Making Connections and Taking Risks with Concept Mapping
When implementing concept mapping, we can increase engagement by all students by reducing the risk of that engagement. With concept mapping, we’re not looking for a total number of connections or for specific responses. In fact, some students may make no connections the first time around. But we will save the concept map in our binder and bring it out throughout the unit, as students begin to make new connections. It’s a great tool for assessing students as they work through the unit and begin to build new knowledge – what connections are they making and what should we focus more on?
It's a low-pressure formative assessment that gets everyone involved in thinking deeper and making connections to their current knowledge. “Oh wait, I learned something about this last year!” It gets students thinking about what sounds familiar and how they can use that knowledge to build new connections. If they have personal experience, they may make another connection. The concept map can be updated throughout the unit – as a pre-assessment and then before the reading, during the reading, after the reading, etc. During the reading, it can be used as a tool for students who struggle with taking notes. It keeps students engaged in reading as they look for connections.
Improving Student Engagement with Concept Mapping
Students can work on their concept maps alone or in small groups. We can use their maps to inform our class discussions. As a tool for engaging all students in group discussions, it’s a great way to get them to think about their thinking and to talk about the most important concepts and the connections they have made. They can also ask questions about their concept map – has anyone else made this connection? Or, I couldn’t figure out how to connect that, did you? It provides a wealth of opportunities for really good discourse.
For teachers, it helps visualize the students’ thinking so we can ask, tell me about that. Even if it’s not a great connection at first, this provides an opportunity for students to share personal experiences or connections that we can build on together as a class. It’s a stress-free formative assessment where we can identify how students are making connections and what we need to focus on next.
Concept mapping is a thinking routine that provides an opportunity for students to use their thinking moves to make new connections, to reinforce their current knowledge, and to consider different possibilities. They have to look at a bunch of possibilities and decide what is really connected. This can be done individually, as a group, by sharing out in a larger group, through gallery walks, and more. There are many different ways to implement concept mapping in a lesson routine to really showcase how students’ thinking is growing and changing.
Building a Culture of Learning in the Classroom
Thinking routines like the picture-thinking routine and concept mapping help build a culture of learning by thinking where everyone feels comfortable taking part. We’re giving students low-risk opportunities to engage in the subject matter and to evolve their thinking over time. Three days from now they may go back and change that connection. And that's something we're encouraging as part of this authentic learning experience.
With thinking routines like these, we’re building a safe space for intellectual risk taking. It’s not about finding the answer we think the teacher is looking for at that moment.

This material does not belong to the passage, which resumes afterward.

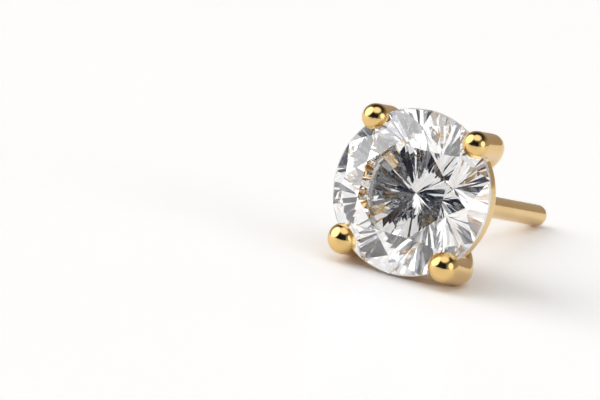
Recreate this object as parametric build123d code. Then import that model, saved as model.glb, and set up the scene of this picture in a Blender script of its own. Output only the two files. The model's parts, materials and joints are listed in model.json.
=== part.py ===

Instead, it's about participating in a process of growth, just like scientists and engineers do. Sometimes that process gets lost in the everyday routine, and that can make learning scary for students and for teachers. Instead, by giving up control over the learning process to our students, we can make learning fun, engaging, and more accessible for everyone.
Building a culture of Thinking means promoting diverse thinking, hunches, questions, wonders, confusions, realizations, and connections. It means celebrating vibrant discourse, changing our thinking based on other perspectives, and learning together from our mistakes.

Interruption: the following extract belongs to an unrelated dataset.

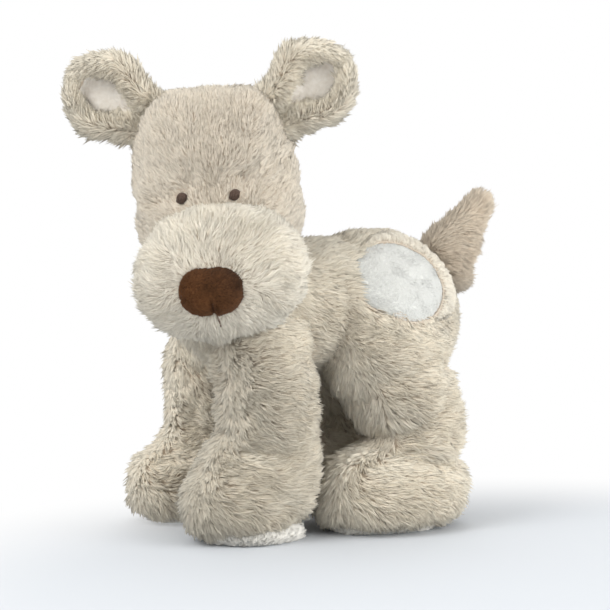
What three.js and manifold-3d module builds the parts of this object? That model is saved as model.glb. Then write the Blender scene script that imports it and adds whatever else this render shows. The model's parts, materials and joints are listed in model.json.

Thinking Routines and the KnowAtom Lesson Routine
When you think about a lesson unfolding, thinking routines make up a series of habits and behaviors that we have shared with students to make them comfortable engaging in complex thinking. As we engage in reading, Socratic dialogue, planning an investigation, and more – students have these tools to focus their thinking and track their connections. These routines aren’t special to the classroom. In fact, they are helpful outside of it, as we read the newspaper, have a conversation with friends, or take a standardized test.
As teachers, we can think of thinking routines as a way to teach the process of thinking and learning, while giving up some control to our students. There are so many steps in the process of developing understanding, using a routine helps teachers realize that we can teach students to learn better. We don’t have to accomplish everything all at once. Students can learn and process at their own pace and they can go back and make new connections throughout the unit. It makes the reading more accessible, the hands-on learning more relevant, and the classroom discourses more vibrant.
Learning and Understanding Each Step of the Way
Thinking routines also help take the pressure off students and teachers that they have to learn every detail the first time around. It’s okay if we don’t understand everything the first time. We are all entering the discussion at different levels and together, we’re going to work to learn more about the new phenomenon, make new connections, and use our thinking routines to build on that knowledge every step of the way.
The whole purpose of thinking routines is to create a space for thinking and then to make the product of thinking visible to the learner, to the teacher, and to their peers so that everyone can see it, attempt to understand it, work with it, build on it, and connect it. It allows us as educators to take a step back and give students more time to be creative, think deeper, and work collaboratively to tackle big ideas.
NGSS Standards, Standardized Testing, and Thinking Routines
Thinking routines are vital to mastering the next generation science standards (NGSS), including the foundation of disciplinary core ideas, science and engineering practices, and cross-cutting concepts. The standard itself is that students are expected to be able to perform their understanding in a novel context. Thinking routines help teach students how to think, how to get to understanding, how to make connections, and how to use those standards connections.
It's impossible to think that we can cover everything students might be presented with on a standardized test. Instead, we can create thinkers and life-long learners. We can teach them it’s okay to play with things, to consider different perspectives, and to change our thinking. The standards require a new partnership between students and teachers. We’re all doing this together – having discussions, learning, and making connections. But to accomplish this, we have to create a safe learning environment where students are asked to take risks and are rewarded for doing so.